When I argue with my mom over the things she wants to spend money on, I hear the same tone I used to hear in my grandfather when I'd tell him to stop buying me things. Why won't you let me love you?

Over Christmas, my family watched the Steve Martin remake of Father of the Bride, as we have a million times, but I appreciated it anew from my engaged perspective. That backyard barbecue wedding George imagines Annie having? TOTALLY LEGIT, and would probably end up featured on Offbeat Bride if it had happened. And his change of heart, when he fully embraces the WIC, doesn't come when he sees the pretty cake pictures, or argues with his wife, or even goes to jail. It comes when he sees his daughter reading a budget bridal magazine, and fears that, because of his actions, his daughter might remember her wedding day as a day on which her dreams were compromised. And he can't have that.

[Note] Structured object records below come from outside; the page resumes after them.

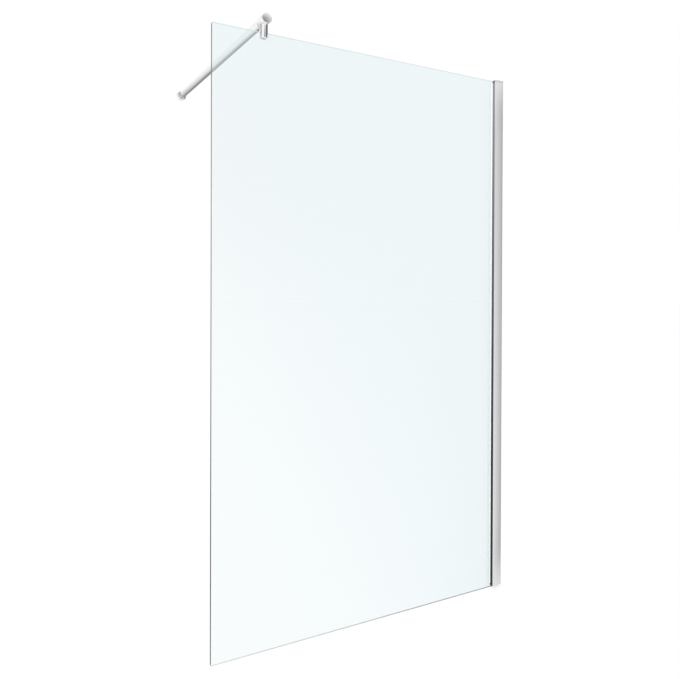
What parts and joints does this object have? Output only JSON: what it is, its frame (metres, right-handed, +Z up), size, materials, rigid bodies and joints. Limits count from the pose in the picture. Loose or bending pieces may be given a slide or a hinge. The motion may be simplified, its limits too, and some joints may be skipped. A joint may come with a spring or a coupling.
{
  "type": "shower screen",
  "caption": "Walk-in shower screen: fixed glass panel in an adjustable wall channel, with a top clamp and a support bar that ends in a swivelling wall bracket.",
  "frame": {"origin": "on the wall behind the channel, at the foot of the channel and the middle of the glass", "axes": "+X into the wall that carries the channel, +Y into the shower towards the second wall, +Z up"},
  "size_m": [1.15, 0.9675, 2.0085],
  "materials": {
    "aluminium": "satin polished",
    "chrome": "polished chrome",
    "steel": "plain stainless steel",
    "silver_plastic": "silver moulded plastic",
    "black_plastic": "black moulded plastic",
    "seal_rubber": "soft black seal",
    "clear_plastic": "milky soft plastic",
    "clear_glass": "clear toughened glass with polished edges"
  },
  "bodies": {
    "wall_side": {"wall_channel": "aluminium", "top_cap": "silver_plastic", "foot_plug": "black_plastic"},
    "glass_side": {"glass_channel": "aluminium", "glass_panel": "clear_glass", "front_seal": "seal_rubber", "rear_seal": "clear_plastic", "setting_blocks": "black_plastic", "fixing_screws": "steel", "fixing_washers": "steel", "screw_covers": "chrome"},
    "bar_clamp": {"clamp_body": "chrome", "clamp_end_cap": "chrome", "front_pad": "clear_plastic", "rear_pad": "clear_plastic", "pressure_plate": "steel", "glass_grub_screw": "steel", "bar_grub_screw": "steel"},
    "bar": {"support_bar": "chrome", "bar_knuckle": "chrome", "knuckle_grub_screw": "steel"},
    "wall_bracket": {"flange_base": "steel", "swivel_pin": "steel", "swivel_washers": "clear_plastic", "flange_cover": "chrome"}
  },
  "joints": [
    {"name": "width_adjust", "type": "slide", "parent": "wall_side", "child": "glass_side", "axis": [-1, 0, 0], "range_m": [0, 0.02]},
    {"name": "clamp_slide", "type": "slide", "parent": "glass_side", "child": "bar_clamp", "axis": [1, 0, 0], "range_m": [-0.15, 0.9]},
    {"name": "bar_slide", "type": "slide", "parent": "bar_clamp", "child": "bar", "axis": [0, 1, 0], "range_m": [0, 0.025]},
    {"name": "bracket_swivel", "type": "hinge", "parent": "bar", "child": "wall_bracket", "pos_m": [-0.9815, 0.918, 1.9825], "axis": [0, 0, 1], "range_deg": [-80, 80]}
  ]
}
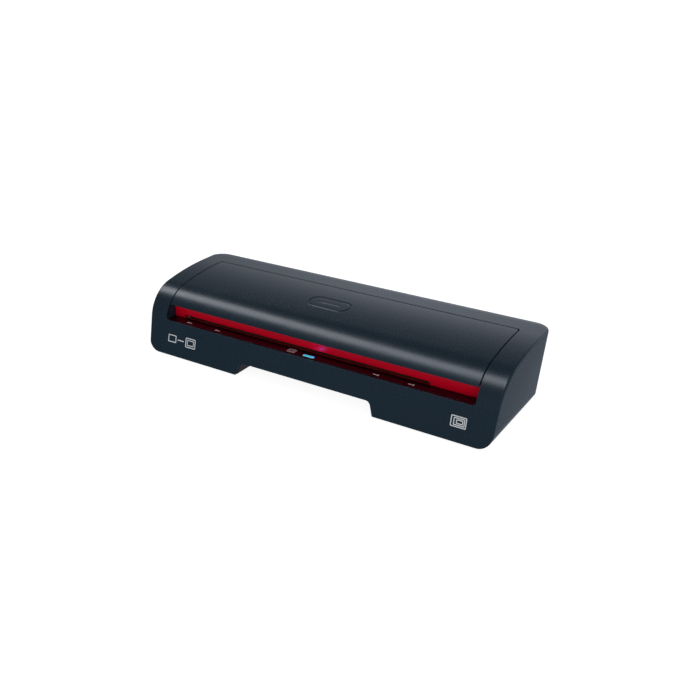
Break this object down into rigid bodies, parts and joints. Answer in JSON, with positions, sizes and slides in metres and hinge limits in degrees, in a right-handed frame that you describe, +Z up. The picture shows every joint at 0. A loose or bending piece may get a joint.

He loves her too much.

When I argue with my mom over the (to me) foolish, frivolous things she wants to spend money on, I hear in her voice the same tone that I used to hear in my grandfather's when I'd tell him to stop buying me pearls from HSN. Why won't you let me love you?

I wish I had an awesome answer of how we're supposed to help our mothers (and fathers, let's not be gender essentialist — my dad was the one whose bottom lip started quivering when I ragged on cake toppers) avoid these scams, and feel like they're loving us. Like they're doing this wedding thing “right,” without letting Martha's marketing director determine their conception of what “right” is. We — the people actually getting married — have blogs, we have a healthy disrespect for tradition, we have recently married friends, we have a whole giant trampoline of awesomeness cushioning our wildest experimental leaps. Our parents have nothing but the fear that they're going to let their children down, and a bunch of Franck Eggelhoffers whispering that that fear can be assuaged with this lovely cake knife corsage.